SaaS revenue leakage is earned but uncollected revenue that escapes through gaps in metering, billing, pricing enforcement, or payment recovery. It differs from churn because the customer relationship is active but the billing system fails to capture all owed revenue.
How much revenue do SaaS companies typically lose to leakage?
Industry analysis from Lago shows SaaS companies lose between 1 and 5% of ARR to billing leakage. On a $10M ARR base, that represents up to $500,000 in annual losses from billing gaps alone.
What is the most common cause of revenue leakage in SaaS?
Contract-to-invoice mismatches from manual CRM-to-billing data re-entry and expired discounts that continue applying are among the most frequent causes, according to Gobanyan. Metering failures in usage-based billing are the most technically complex and hardest to detect.
How do failed payments contribute to SaaS revenue leakage?
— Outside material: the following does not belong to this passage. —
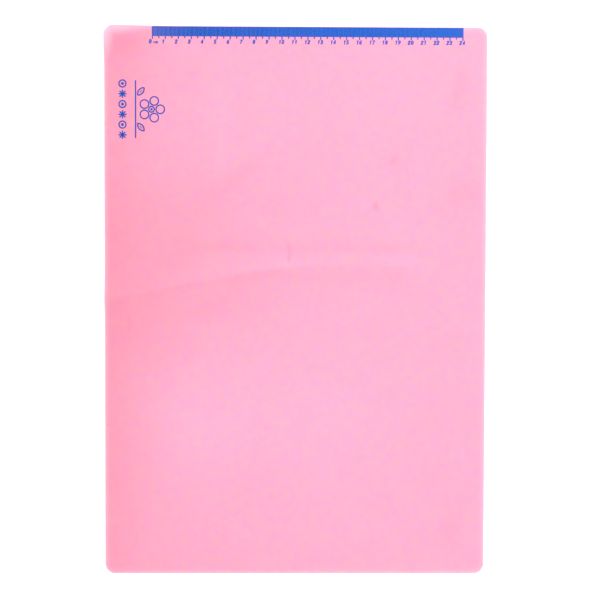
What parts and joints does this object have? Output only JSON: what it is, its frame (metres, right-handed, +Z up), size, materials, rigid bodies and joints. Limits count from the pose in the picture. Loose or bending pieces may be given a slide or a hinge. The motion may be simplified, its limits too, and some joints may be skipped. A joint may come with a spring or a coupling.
{
  "type": "scoring board",
  "caption": "Thin flexible rectangular craft and writing board with round corners, a centimetre ruler printed along one short edge, and a flower badge and plain marks near its zero.",
  "frame": {"origin": "under the middle of the sheet, on the surface that the board lies on", "axes": "+X across the board along the ruler from its zero to its end, +Y along the board's length towards the ruler, +Z up out of the printed face"},
  "size_m": [0.2968, 0.4264, 0.0016],
  "materials": {
    "soft_sheet": "satin",
    "ruler_ink": "satin",
    "badge_ink": "satin"
  },
  "bodies": {
    "root": {"badge_leaves": "badge_ink", "flower_dot": "badge_ink", "flower_petals": "badge_ink", "flower_ring": "badge_ink", "mat_sheet": "soft_sheet", "numeral_00": "ruler_ink", "numeral_01": "ruler_ink", "numeral_02": "ruler_ink", "numeral_03": "ruler_ink", "numeral_04": "ruler_ink", "numeral_05": "ruler_ink", "numeral_06": "ruler_ink", "numeral_07": "ruler_ink", "numeral_08": "ruler_ink", "numeral_09": "ruler_ink", "numeral_10": "ruler_ink", "numeral_11": "ruler_ink", "numeral_12": "ruler_ink", "numeral_13": "ruler_ink", "numeral_14": "ruler_ink", "numeral_15": "ruler_ink", "numeral_16": "ruler_ink", "numeral_17": "ruler_ink", "numeral_18": "ruler_ink", "numeral_19": "ruler_ink", "numeral_20": "ruler_ink", "numeral_21": "ruler_ink", "numeral_22": "ruler_ink", "numeral_23": "ruler_ink", "numeral_24": "ruler_ink", "row_mark_1": "badge_ink", "row_mark_2": "badge_ink", "row_mark_3": "badge_ink", "row_mark_4": "badge_ink", "row_mark_5": "badge_ink", "row_mark_6": "badge_ink", "rule_line": "badge_ink", "ruler_centimetre_ticks": "ruler_ink", "ruler_fine_ticks": "ruler_ink", "ruler_half_ticks": "ruler_ink", "unit_mark": "ruler_ink"}
  },
  "joints": []
}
Between 5 and 9% of SaaS payment attempts fail, and without structured dunning and retry logic, a significant share is never recovered. Lago data shows involuntary churn from unrecovered payments accounts for up to 40% of total churn at SaaS companies.
How do you detect revenue leakage in a SaaS business?
Automated reconciliation comparing contracts, usage logs, invoices, and payment records is the most reliable detection method. Lago recommends scheduled cross-system checks that trigger alerts when variances exceed defined thresholds, catching leakage before it compounds across billing cycles.